Не чувствуется в их искусстве ни смиренного благочестия, ни благоговейного отношения к мелочам, ни созерцательности нидерландских художников, готовой обратиться в иронию по отношению к житейской суете. Французский мастер не позволяет изображаемому предмету овладеть им, но и сам не возвышается над предметом: он с предметом на равных. И еще одно отличие: во французском искусстве национальная проблематика заметнее, нежели общехристианская.
Рядом с немецкими мастерами французы выглядят холодно, рассудочно, высокомерно. Вспомним жалобу Лукаса Мозера: «Кричи, искусство, кричи и жалуйся…» Французская живопись не «кричит» и не «жалуется». Не нужны были французам ни как бы оживающие драматические действа резных алтарей, ни дешевая общедоступная продукция печатных мастерских. Они предпочитали относиться к произведению искусства как к хорошо сработанной, удобной и красивой вещи[1015]
. Они были «классицистами» задолго до классицизма.Поскольку мир, который француз считал своим, был в его глазах совершенен, то и любой его фрагмент не уступал привлекательностью никакому другому, как бы его ни выкроить. И это не было самообманом. Французские равнины, долины и холмы, реки, селения, луга, поля и рощи, дороги и замки – все это готовые картины. Отсюда бесчувственность французских мастеров к границам живописного поля, проявлявшаяся за пятьсот лет до зарождения фотографии. Им не было нужды увязывать ядро картины с ее обрамлением через аморфный промежуток, который притягивал бы к себе организующее художественное усилие[1016]
. А в итальянской живописи эпохи Возрождения это было важной проблемой. В сравнении со спокойной самоуверенностью французов та энергия, с какой возвышали образ мира и человека итальянские художники, выдает их постоянную неудовлетворенность и миром, и человеком.Предки Сезанна
Прованс, знойный, засушливый край, ограниченный средиземноморским побережьем, долиной Роны и склонами Альп, вошел в состав французских провинций под конец царствования Людовика XI. Вплоть до 1478 года это графство принадлежало королю Рене I Анжуйскому, блистательному рыцарю, поэту и прославленному покровителю искусств, чьей главной резиденцией был Экс[1017]
. Эхо событий Столетней войны долетало сюда не менее чем с двухнедельным запозданием[1018]. Когда Франция стояла на краю гибели, здесь расцвела живопись, обязанная своими лапидарными жесткими формами не столько франко-фламандской миниатюре, корифеями которой были братья Лимбург и другие нидерландцы, работавшие при дворах Валуа, сколько эпическому складу местного ландшафта.
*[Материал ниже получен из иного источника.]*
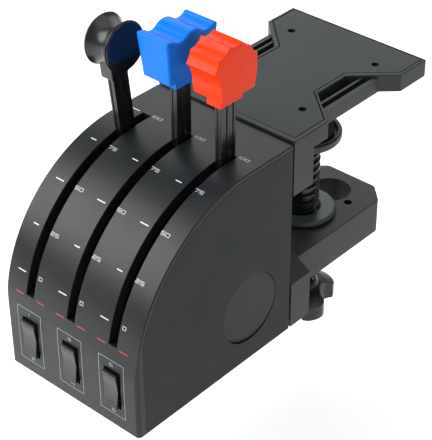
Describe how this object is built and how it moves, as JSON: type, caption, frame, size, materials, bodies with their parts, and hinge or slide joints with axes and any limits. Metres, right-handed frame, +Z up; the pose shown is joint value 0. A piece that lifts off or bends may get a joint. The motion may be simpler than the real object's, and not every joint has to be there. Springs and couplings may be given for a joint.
{
  "type": "three-lever throttle quadrant",
  "caption": "Desk-clamped throttle quadrant: curved slotted housing, three pivoting levers with shaped knobs, rocker switches, and a screw clamp that grips a desk edge.",
  "frame": {"origin": "middle of the clamp's seat: the underside of the grip pad under the top plate, on the clamp screw's axis", "axes": "+X to the user's right along the lever pivot, +Y away from the user towards the desk, +Z up"},
  "size_m": [0.118, 0.2952, 0.29],
  "materials": {
    "base_plastic": "matte black",
    "black_gloss": "polished black",
    "black_knob": "satin near-black",
    "blue_knob": "satin, bright blue",
    "board": "green solder mask",
    "bracket_plastic": "matte dark grey",
    "brass_standoff": "turned",
    "cap_plastic": "satin, charcoal",
    "chip_epoxy": "matte black with bright legs",
    "clamp_plastic": "fine matte texture, charcoal",
    "cradle_plastic": "matte black",
    "friction_disc": "brown friction disc",
    "gear_nylon": "natural white",
    "grip_rubber": "soft, ribbed",
    "housing_plastic": "fine matte texture, charcoal",
    "knob_plastic": "satin charcoal",
    "lever_plastic": "satin near-black",
    "nut_plastic": "satin charcoal",
    "pad_plastic": "satin charcoal",
    "panel_plastic": "fine matte texture, charcoal",
    "pot_case": "dark blue case",
    "pressed_steel": "zinc plated",
    "red_knob": "satin, red-orange",
    "rocker_plastic": "satin charcoal",
    "screw_plastic": "satin charcoal",
    "screw_steel": "black zinc",
    "seal_felt": "black felt",
    "side_plastic": "fine matte texture, charcoal",
    "socket_shell": "bright plated",
    "spacer_nylon": "natural white",
    "spring_steel": "black spring steel",
    "steel": "ground",
    "switch_black": "satin black"
  },
  "bodies": {
    "quadrant": {"arm_screws": "screw_steel", "base_plate": "base_plastic", "board_standoffs": "brass_standoff", "bracket_frame": "clamp_plastic", "bracket_screws": "screw_steel", "bracket_top_panel": "panel_plastic", "chassis_screws": "screw_steel", "clamp_arm": "clamp_plastic", "controller_chip": "chip_epoxy", "curved_cover": "housing_plastic", "desk_grip_pad": "grip_rubber", "flanged_nut": "nut_plastic", "friction_washers": "friction_disc", "housing_screws": "screw_steel", "inlet_socket": "socket_shell", "main_board": "board", "nut_screws": "screw_steel", "pivot_cap_left": "cap_plastic", "pivot_cap_right": "cap_plastic", "pivot_shaft": "steel", "pot_brackets": "pressed_steel", "potentiometer_1": "pot_case", "potentiometer_2": "pot_case", "potentiometer_3": "pot_case", "rear_panel": "base_plastic", "rocker_cradle_1": "cradle_plastic", "rocker_cradle_2": "cradle_plastic", "rocker_cradle_3": "cradle_plastic", "rocker_pins": "steel", "shaft_clips": "spring_steel", "shaft_spacers": "spacer_nylon", "shaft_support_left": "bracket_plastic", "shaft_support_right": "bracket_plastic", "side_panel_left": "side_plastic", "side_panel_right": "side_plastic", "slot_seal_1": "seal_felt", "slot_seal_2": "seal_felt", "slot_seal_3": "seal_felt", "switch_board": "board", "tact_switches": "switch_black"},
    "throttle_arm": {"throttle_lever": "lever_plastic", "throttle_knob": "black_knob", "throttle_knob_cap": "black_gloss"},
    "propeller_arm": {"propeller_lever": "lever_plastic", "propeller_knob": "blue_knob"},
    "mixture_arm": {"mixture_lever": "lever_plastic", "mixture_knob": "red_knob"},
    "pinion_1": {"pot_pinion_1": "gear_nylon"},
    "pinion_2": {"pot_pinion_2": "gear_nylon"},
    "pinion_3": {"pot_pinion_3": "gear_nylon"},
    "switch_rocker_1": {"rocker_1": "rocker_plastic"},
    "switch_rocker_2": {"rocker_2": "rocker_plastic"},
    "switch_rocker_3": {"rocker_3": "rocker_plastic"},
    "clamp_pad": {"pressure_pad": "pad_plastic", "pad_rubber": "grip_rubber"},
    "clamp_spindle": {"clamp_screw": "screw_plastic", "clamp_knob": "knob_plastic", "retaining_screws": "screw_steel"}
  },
  "joints": [
    {"name": "throttle_swing", "type": "hinge", "parent": "quadrant", "child": "throttle_arm", "pos_m": [-0.0372, -0.126, -0.0935], "axis": [1, 0, 0], "range_deg": [-7, 68]},
    {"name": "propeller_swing", "type": "hinge", "parent": "quadrant", "child": "propeller_arm", "pos_m": [0, -0.126, -0.0935], "axis": [1, 0, 0], "range_deg": [0, 75]},
    {"name": "mixture_swing", "type": "hinge", "parent": "quadrant", "child": "mixture_arm", "pos_m": [0.0372, -0.126, -0.0935], "axis": [1, 0, 0], "range_deg": [0, 75]},
    {"name": "pinion_1_spin", "type": "hinge", "parent": "quadrant", "child": "pinion_1", "pos_m": [-0.0427, -0.126, -0.1215], "axis": [1, 0, 0], "range_deg": [-250.33, 26.67]},
    {"name": "pinion_2_spin", "type": "hinge", "parent": "quadrant", "child": "pinion_2", "pos_m": [-0.0055, -0.126, -0.1215], "axis": [1, 0, 0], "range_deg": [-276, 1]},
    {"name": "pinion_3_spin", "type": "hinge", "parent": "quadrant", "child": "pinion_3", "pos_m": [0.0317, -0.126, -0.1215], "axis": [1, 0, 0], "range_deg": [-276, 1]},
    {"name": "rocker_1_tilt", "type": "hinge", "parent": "quadrant", "child": "switch_rocker_1", "pos_m": [-0.0372, -0.226, -0.10505], "axis": [1, 0, 0], "range_deg": [-7, 7], "stiffness_Nm_per_rad": 0.05},
    {"name": "rocker_2_tilt", "type": "hinge", "parent": "quadrant", "child": "switch_rocker_2", "pos_m": [0, -0.226, -0.10505], "axis": [1, 0, 0], "range_deg": [-7, 7], "stiffness_Nm_per_rad": 0.05},
    {"name": "rocker_3_tilt", "type": "hinge", "parent": "quadrant", "child": "switch_rocker_3", "pos_m": [0.0372, -0.226, -0.10505], "axis": [1, 0, 0], "range_deg": [-7, 7], "stiffness_Nm_per_rad": 0.05},
    {"name": "screw_turn", "type": "hinge", "parent": "clamp_pad", "child": "clamp_spindle", "pos_m": [0, 0, -0.0755], "axis": [0, 0, 1], "range_deg": [-2818.5, 1974.75]},
    {"name": "pad_slide", "type": "slide", "parent": "quadrant", "child": "clamp_pad", "axis": [0, 0, 1], "range_m": [-0.05, 0.035]}
  ],
  "couplings": [
    {"joint": "pinion_1_spin", "follows": "throttle_swing", "ratio": -3.6667},
    {"joint": "pinion_2_spin", "follows": "propeller_swing", "ratio": -3.6667},
    {"joint": "pinion_3_spin", "follows": "mixture_swing", "ratio": -3.6667},
    {"joint": "screw_turn", "follows": "pad_slide", "rad_per_m": 981.75}
  ]
}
Камень под ногами, море и горы на горизонте, резкие контрасты света и тени.Мастер «Благовещения» из Экса. Благовещение. 1442–1445
Такого рода ассоциации приходят в голову, когда смотришь на «Благовещение» работы неизвестного провансальского художника, вошедшего в историю искусства под именем Мастера «Благовещения» из Экса. Написанная с размахом картина была средней частью триптиха[1019]
, заказанного, согласно завещанию суконщика Пьера Корпичи, для семейной усыпальницы в соборе Святой Марии Магдалины в Эксе. Надо думать, и заказчик, и исполнитель хотели, чтобы триптих понравился «доброму королю Рене», если бы этот коронованный любитель живописи соизволил на него взглянуть. А если это так, то «Благовещение» из Экса – вещь, сработанная не в буржуазном, а в королевском вкусе.Это самое строгое из всех «Благовещений» в западноевропейской живописи. Хочется назвать его иерархическим, ибо архангел и Дева связаны друг с другом не личным взаимодействием, но покорностью воле Всевышнего. Сопровождаемый ангелами, Господь является нам воочию, но Гавриил и Мария его не видят. Как зачарованные, застыли они, улавливая его веление слухом. Массивностью фигур усилено впечатление их неподвижности. Невозможно представить их в иных позах. Но они не похожи на манекены. Ибо и в страстном взоре архангела, и в наклоне головы прислушивающейся Девы ощутима входящая в их тела божественная энергия.
Немая сцена, пылающая красной, лиловой, зеленой красками и мерцающая парчой одежд Марии и Гавриила, разыгрывается в нартексе храма, на фоне леса темно-серых колонн, несущих стрельчатые нервюры. Тени черны, словно храм отлит из чугуна. Небо, темное над горизонтом, проглядывающим за спиной архангела, сгущается в зените до аспидной тьмы. Как и в берлинской «Мадонне» ван Эйка, свет лучится с севера. Однако этот резкий холодный свет напоминает скорее лунное, чем солнечное сияние. Несмотря на уверения художника в житейской посюсторонности происходящего – мастерски написанный мафорий Марии, ваза с цветами, затейливый аналой и фигурки людей, бродящих вдали по нефам храма, – сцена наполнена тайной метафизической тревогой.